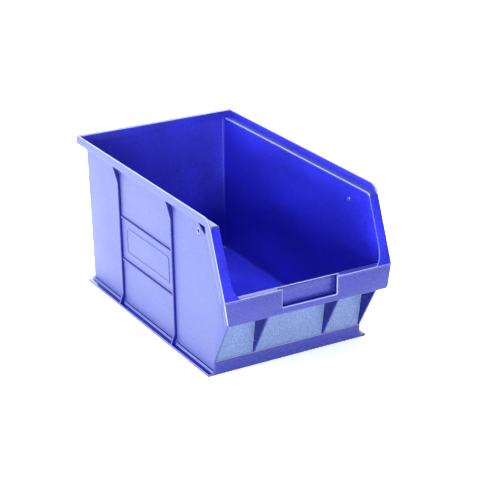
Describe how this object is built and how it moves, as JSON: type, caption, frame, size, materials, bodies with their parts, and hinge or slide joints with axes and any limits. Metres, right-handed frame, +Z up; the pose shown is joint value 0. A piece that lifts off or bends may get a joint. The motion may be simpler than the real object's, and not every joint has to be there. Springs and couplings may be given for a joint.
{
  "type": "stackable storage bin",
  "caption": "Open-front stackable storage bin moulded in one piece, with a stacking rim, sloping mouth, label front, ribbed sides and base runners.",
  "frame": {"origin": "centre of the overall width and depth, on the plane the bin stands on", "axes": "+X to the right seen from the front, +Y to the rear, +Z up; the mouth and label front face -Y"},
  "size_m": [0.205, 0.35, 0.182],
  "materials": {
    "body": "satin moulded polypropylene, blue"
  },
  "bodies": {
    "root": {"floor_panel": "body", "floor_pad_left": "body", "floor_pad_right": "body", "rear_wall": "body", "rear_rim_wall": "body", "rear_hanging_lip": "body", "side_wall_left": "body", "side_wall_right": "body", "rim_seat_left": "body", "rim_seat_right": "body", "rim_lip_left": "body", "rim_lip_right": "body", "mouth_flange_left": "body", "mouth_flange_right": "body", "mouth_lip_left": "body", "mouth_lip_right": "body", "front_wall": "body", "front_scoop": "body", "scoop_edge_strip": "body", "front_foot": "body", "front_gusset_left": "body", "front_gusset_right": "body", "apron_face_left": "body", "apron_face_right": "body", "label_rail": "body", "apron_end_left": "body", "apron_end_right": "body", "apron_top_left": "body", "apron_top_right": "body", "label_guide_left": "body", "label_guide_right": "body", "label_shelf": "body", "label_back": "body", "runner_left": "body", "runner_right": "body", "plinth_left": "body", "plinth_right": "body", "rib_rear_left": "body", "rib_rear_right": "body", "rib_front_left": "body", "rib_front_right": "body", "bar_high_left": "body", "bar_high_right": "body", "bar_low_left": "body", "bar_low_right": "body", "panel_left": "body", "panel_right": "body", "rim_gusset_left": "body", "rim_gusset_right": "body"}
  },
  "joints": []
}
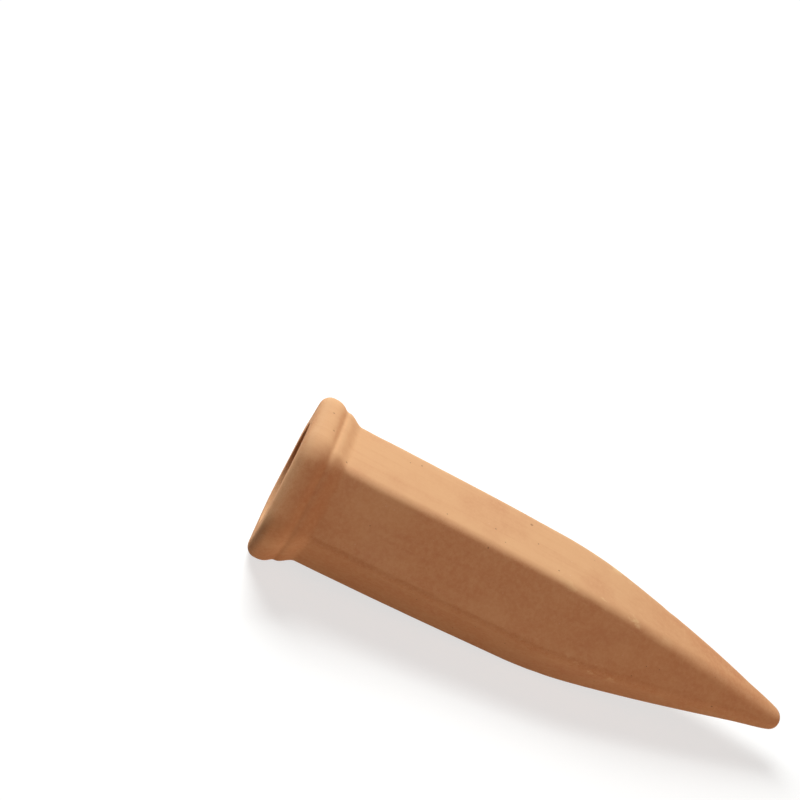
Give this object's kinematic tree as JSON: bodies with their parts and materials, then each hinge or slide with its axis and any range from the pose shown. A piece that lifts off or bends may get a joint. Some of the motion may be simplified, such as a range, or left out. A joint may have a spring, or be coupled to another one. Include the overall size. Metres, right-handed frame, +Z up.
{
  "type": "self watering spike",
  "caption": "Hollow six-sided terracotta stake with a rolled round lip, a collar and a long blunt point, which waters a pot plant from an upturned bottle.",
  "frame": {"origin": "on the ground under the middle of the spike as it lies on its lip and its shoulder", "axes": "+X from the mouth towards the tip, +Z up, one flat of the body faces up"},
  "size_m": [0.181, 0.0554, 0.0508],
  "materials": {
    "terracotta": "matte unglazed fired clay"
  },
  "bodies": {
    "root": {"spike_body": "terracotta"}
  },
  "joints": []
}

....

#### STATED EXERCISE
Every entry should be output exactly as written, please.

#### ANSWER FOR THE TASK
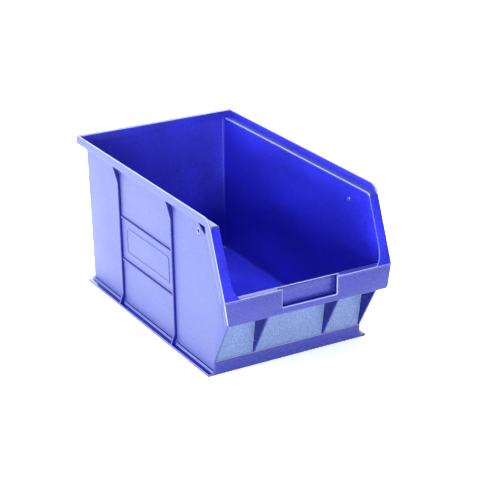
Describe how this object is built and how it moves, as JSON: type, caption, frame, size, materials, bodies with their parts, and hinge or slide joints with axes and any limits. Metres, right-handed frame, +Z up; the pose shown is joint value 0. A piece that lifts off or bends may get a joint. The motion may be simpler than the real object's, and not every joint has to be there. Springs and couplings may be given for a joint.
{
  "type": "stackable storage bin",
  "caption": "Open-front stackable storage bin moulded in one piece, with a stacking rim, sloping mouth, label front, ribbed sides and base runners.",
  "frame": {"origin": "centre of the overall width and depth, on the plane the bin stands on", "axes": "+X to the right seen from the front, +Y to the rear, +Z up; the mouth and label front face -Y"},
  "size_m": [0.205, 0.35, 0.182],
  "materials": {
    "body": "satin moulded polypropylene, blue"
  },
  "bodies": {
    "root": {"floor_panel": "body", "floor_pad_left": "body", "floor_pad_right": "body", "rear_wall": "body", "rear_rim_wall": "body", "rear_hanging_lip": "body", "side_wall_left": "body", "side_wall_right": "body", "rim_seat_left": "body", "rim_seat_right": "body", "rim_lip_left": "body", "rim_lip_right": "body", "mouth_flange_left": "body", "mouth_flange_right": "body", "mouth_lip_left": "body", "mouth_lip_right": "body", "front_wall": "body", "front_scoop": "body", "scoop_edge_strip": "body", "front_foot": "body", "front_gusset_left": "body", "front_gusset_right": "body", "apron_face_left": "body", "apron_face_right": "body", "label_rail": "body", "apron_end_left": "body", "apron_end_right": "body", "apron_top_left": "body", "apron_top_right": "body", "label_guide_left": "body", "label_guide_right": "body", "label_shelf": "body", "label_back": "body", "runner_left": "body", "runner_right": "body", "plinth_left": "body", "plinth_right": "body", "rib_rear_left": "body", "rib_rear_right": "body", "rib_front_left": "body", "rib_front_right": "body", "bar_high_left": "body", "bar_high_right": "body", "bar_low_left": "body", "bar_low_right": "body", "panel_left": "body", "panel_right": "body", "rim_gusset_left": "body", "rim_gusset_right": "body"}
  },
  "joints": []
}
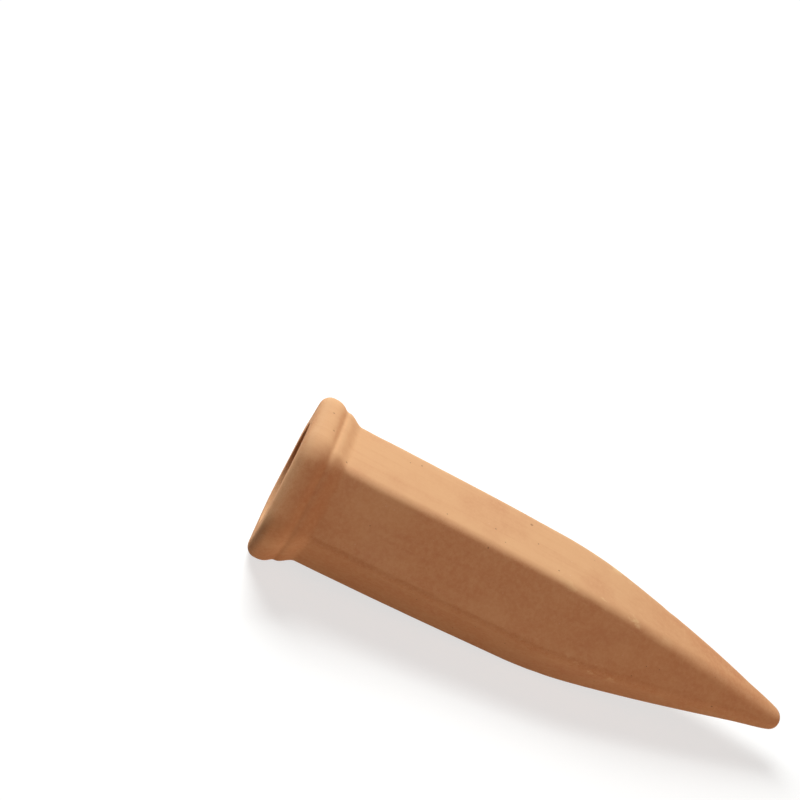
Give this object's kinematic tree as JSON: bodies with their parts and materials, then each hinge or slide with its axis and any range from the pose shown. A piece that lifts off or bends may get a joint. Some of the motion may be simplified, such as a range, or left out. A joint may have a spring, or be coupled to another one. Include the overall size. Metres, right-handed frame, +Z up.
{
  "type": "self watering spike",
  "caption": "Hollow six-sided terracotta stake with a rolled round lip, a collar and a long blunt point, which waters a pot plant from an upturned bottle.",
  "frame": {"origin": "on the ground under the middle of the spike as it lies on its lip and its shoulder", "axes": "+X from the mouth towards the tip, +Z up, one flat of the body faces up"},
  "size_m": [0.181, 0.0554, 0.0508],
  "materials": {
    "terracotta": "matte unglazed fired clay"
  },
  "bodies": {
    "root": {"spike_body": "terracotta"}
  },
  "joints": []
}